Hassan Golestaneh (; born 21 March 1983) is the first world medalist for Iran in the field of fitness, world champion and bodybuilding coach. He is the son of Enayatollah Golestaneh (the father of Iranian incident writing: he was the first person who started writing incident news in Iranian newspapers) and a descendant of Seyyed Ali Akbar Golestaneh.
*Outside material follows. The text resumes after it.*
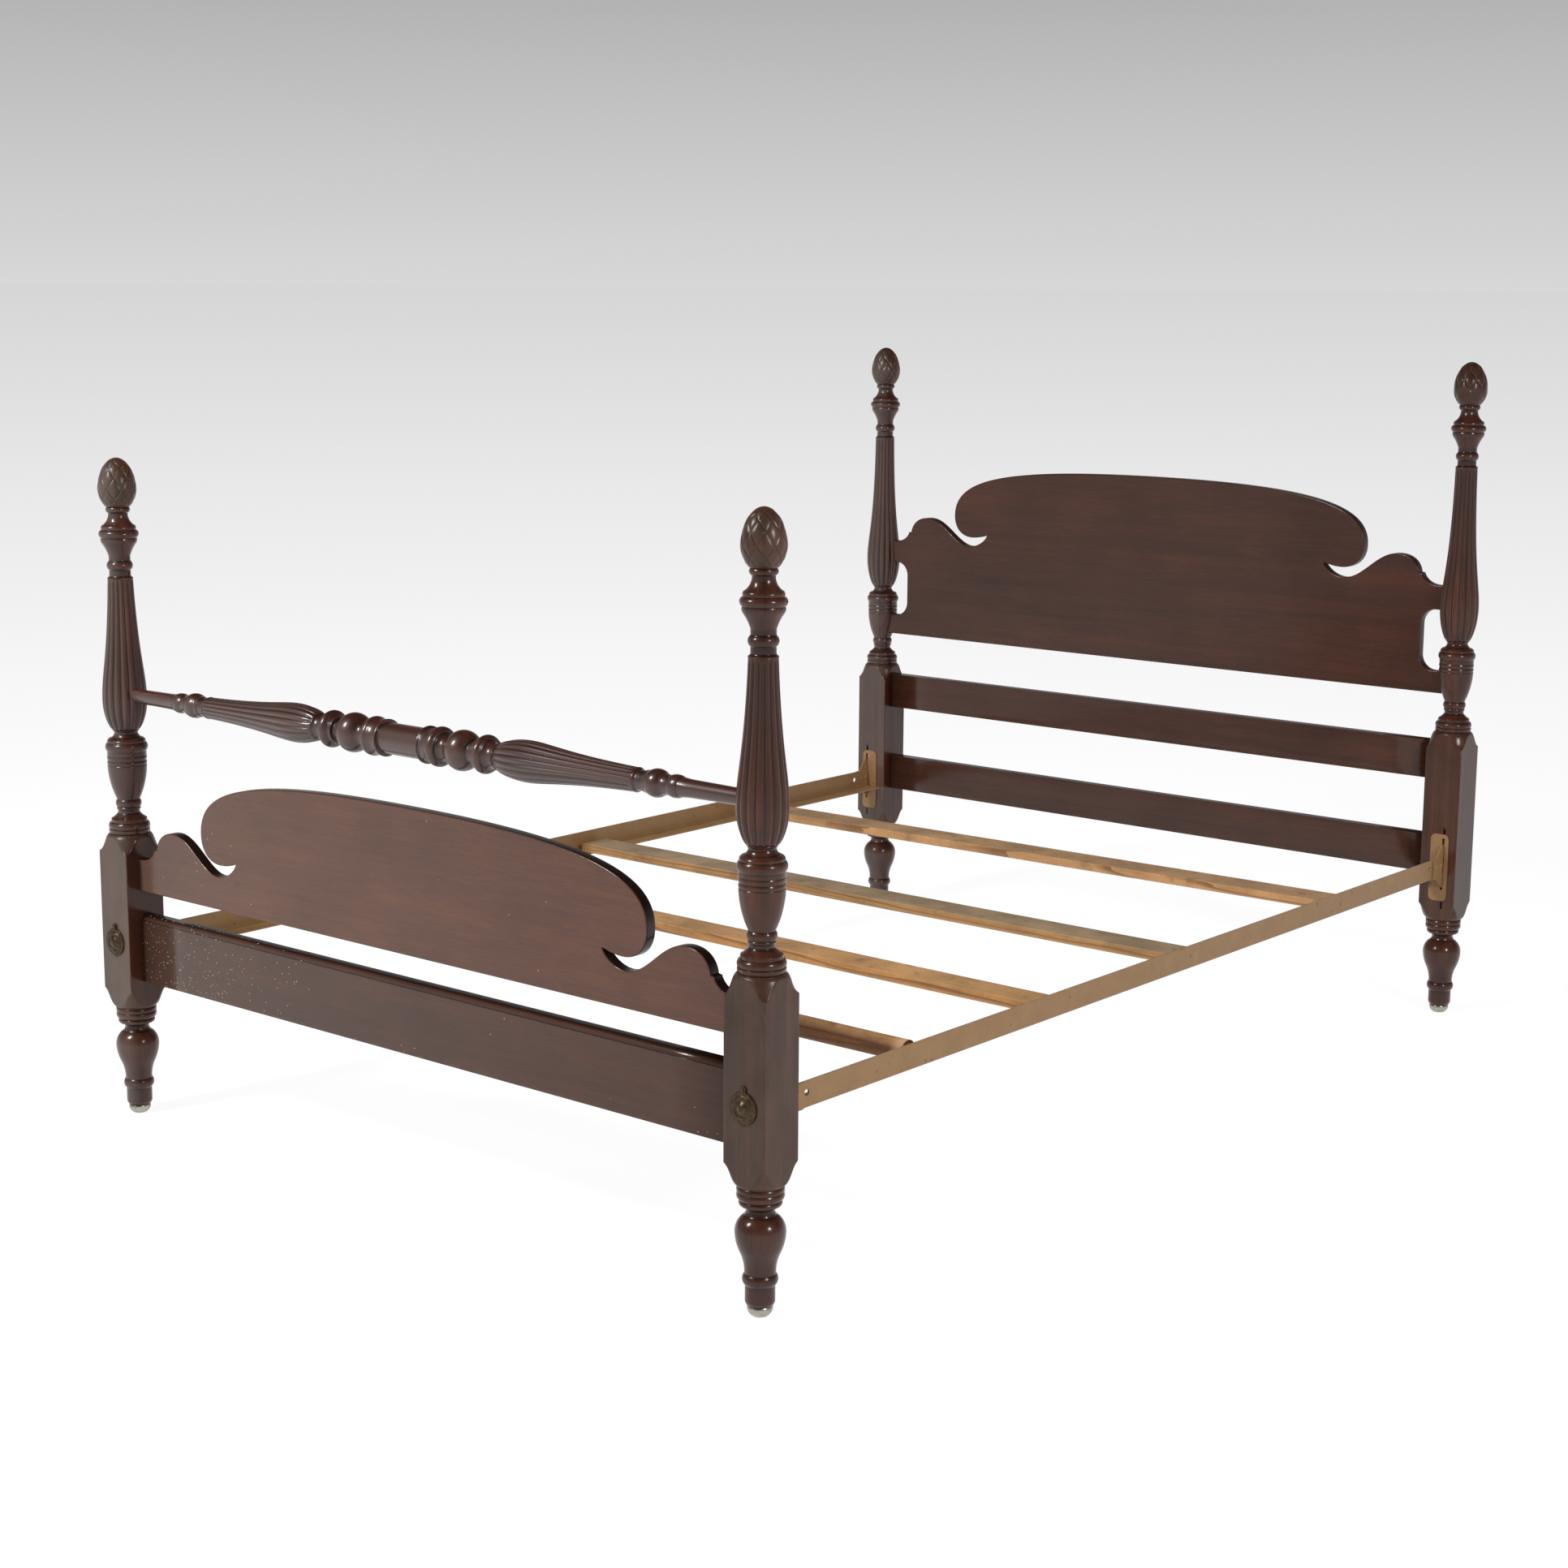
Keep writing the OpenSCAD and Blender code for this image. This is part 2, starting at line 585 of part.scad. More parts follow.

Early life and amateur career 
Hassan Golestaneh first became interested in football was 10 years old, he followed professionally under the supervision of great masters : Mohammad Panjali , and Nasser Hejazi. He started bodybuilding at the age of 14. when he was 19 he had to Retire from football due to an accident causing him an injury in the ankle so he pursued jujitsu for 7 years and won several medals. From 2009 to 2015, he started the first private dispatch to fitness competitions in several countries of the world in the form of the Iranian team, which led to receiving the 2015 Best Coach Award. And due to his physique, he decided to do fitness professionally, in 2016, he succeeded in participating in physical fitness competitions and was able to bring the first Iranian fitness medalist and become worldwide runner-up. After this success, Iranian newspapers named him as the history maker of Iranian fitness. Also in 2017, he was able to enter the United States as the first Iranian athlete while persians were banned from the United States and became one of the top 10  American Arnold Classic models.  In the same year, he won a gold medal at the World Fitness Championships in the United States. He is the founder of fitness in Iran. For the first time, he was able to become a fitness championship referee and obtained his international professional refereeing booklet in the UAE World Championships from the chairmanship of the World Referees Committee, and broke the barrier of professional refereeing in Iran. Mr. Fitness Iran ( Hassan Golestaneh )  was elected President of the Deaf people's association . In an interview with Yektapress, the Iranian newspaper, Hassan Golestaneh spoke about the restrictions on Iranian women due to the Islamic Republic. This sport has no restrictions for Iranian women.

Responsibilities 
 
 Official and exclusive representative of the International Fitness Federation in Iran and Armenia
 President of the Fitness Association of the Deaf Federation of Iran
 Chairman of Shemiranat Fitness Committee Iran
 Secretary of the Sports Working Group of the Iranian Entrepreneurs Association
 Senior Advisor to the Athletes' House (President Iran)
 Official member of the European Fitness Association
 International Fitness and Bodybuilding Referee
 The first international professional referee for bodybuilding and fitness in Iran
 Chairman of Shemiranat Cross Training Committee

Shemiranat and Lavasanat committee 
According to a ruling by doctor Qomi, the head of the Shemiranat sports department, Hassan Golestaneh was appointed as the head of the Shemiranat and Lavasanat committee.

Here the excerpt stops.